Scientists at the NSU Physics Department Laboratory for Structures and Functional Properties of Molecular Systems and the G. K. Boreskov Institute of Catalysis SBRAS studied material in relation to the selective absorption of toxic gases and were able to establish detailed characteristics for the components that make up the molecular sieve. Experts were able to understand how the structure functions and identify absorption centers for various types of gases, such as CO2 and SO2. Ultimately, the work of these researchers helped improve the original material by creating a new molecular design method for microporous metal-organic frameworks.

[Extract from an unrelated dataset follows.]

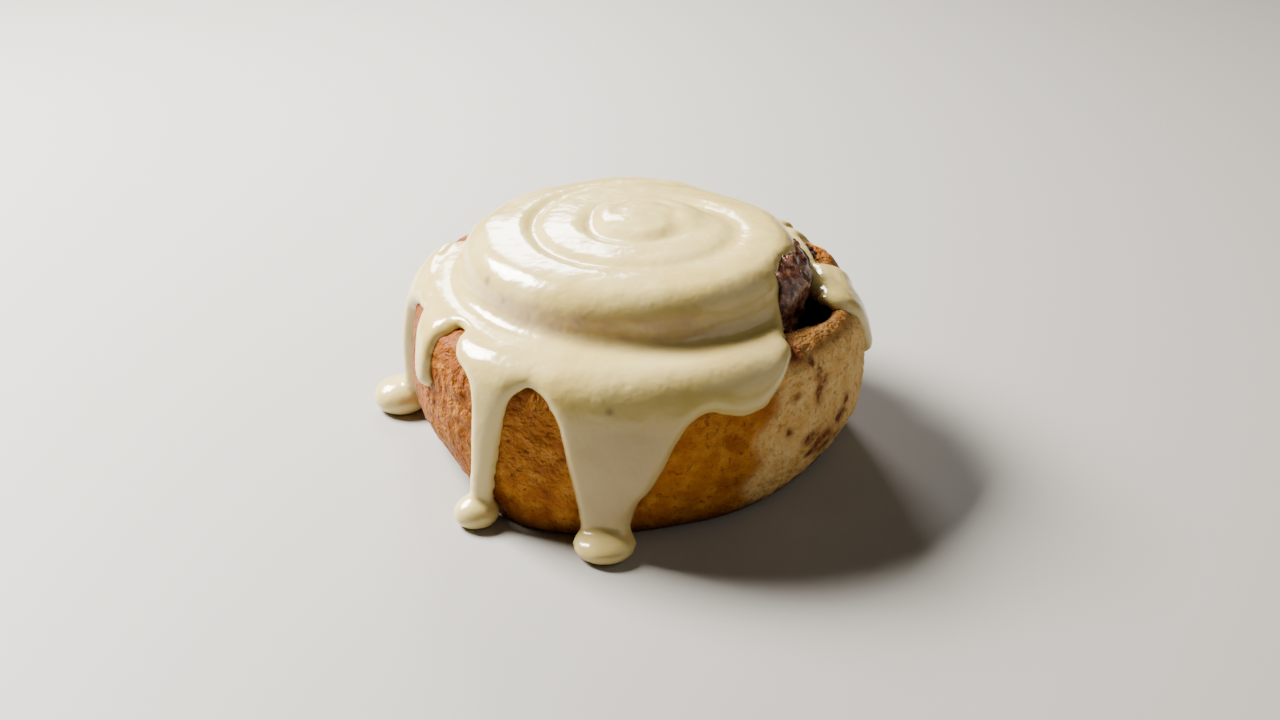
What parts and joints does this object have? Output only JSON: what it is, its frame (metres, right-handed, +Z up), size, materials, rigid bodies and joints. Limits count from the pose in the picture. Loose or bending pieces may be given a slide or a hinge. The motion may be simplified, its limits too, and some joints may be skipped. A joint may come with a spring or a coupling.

The problem of cleaning industrial gases is particularly acute today. To solve it, as well as to absorb and separate toxic gases from synthetics, the University of Manchester was able to create a new complex sorbent material. The difficulty working with toxic gases such as СО2
is they enter into an active reaction with other substances, exposing them to corrosion. However, the researchers were able to solve this problem by creating a stable sorbent, a porous metal-organic framework (inorganic center + organic linker with special functionality, which acts as a “bridge” between nodes) with a polarized structure. Because of the strong polarization, it is difficult to assemble this framework. To solve this problem, the suggested approach was to protect the polar moment (nitrogen) by a methyl group (protector) and the chlorine atom was kept at a set distance nearby. In this way, the elements compensate for each other.

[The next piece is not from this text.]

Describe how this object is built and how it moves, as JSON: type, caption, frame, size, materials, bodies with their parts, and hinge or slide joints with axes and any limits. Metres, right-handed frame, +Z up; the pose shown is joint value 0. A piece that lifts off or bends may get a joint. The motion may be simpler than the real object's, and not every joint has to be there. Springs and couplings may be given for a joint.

Daniel Kolokolov, Senior Researcher at the NSU Laboratory for Structures and Functional Properties of Molecular Systems, talked about their contribution,
Our capabilities allowed us to research the dynamics of the initial framework, and we found out that in this framework the methyl group is an absorption center for carbon dioxide. In order to determine the operating principle, we had to use a whole set of physicochemical methods. As a result, we were able to describe this framework at the molecular level in detail. Subsequently, our colleagues at the University of Manchester conducted a thermal activation, during which the methyl group and chlorine were separated. Only the neutral framework remained, which had even more selective properties than the original version.
The research conducted by the Novosibirsk scientists and their foreign colleagues helped not only to suggest how to remove protectors, but also to confirm in practice a new molecular design approach to creating functional materials, stable microporous structures with the desired functional properties that are able to selectively absorb toxic gases. The result of the international team of scientists was published in the "Chemical Science"
The selective and reversible absorption of various toxic gases is applicable in the mining industry, ferrous metallurgy, and energy sector based on the processes of combustion.
Previously, Laboratory scientists made a discovery related to hydrogen energy. Scientists were able to deal with the mechanism of proton conductivity experimentally and showed how carrier particles appear on the membrane surface. They also suggested additional surface treatment to increase the carrier concentration, thereby improving conductivity. This is potentially a new step for the energy sector that can be used in modern power sources with the help of environmentally friendly materials. The results of the research by the international scientific team were published in the prestigious "Chemistry of Materials" journal.
The Laboratory is supported by the 5-100 Project.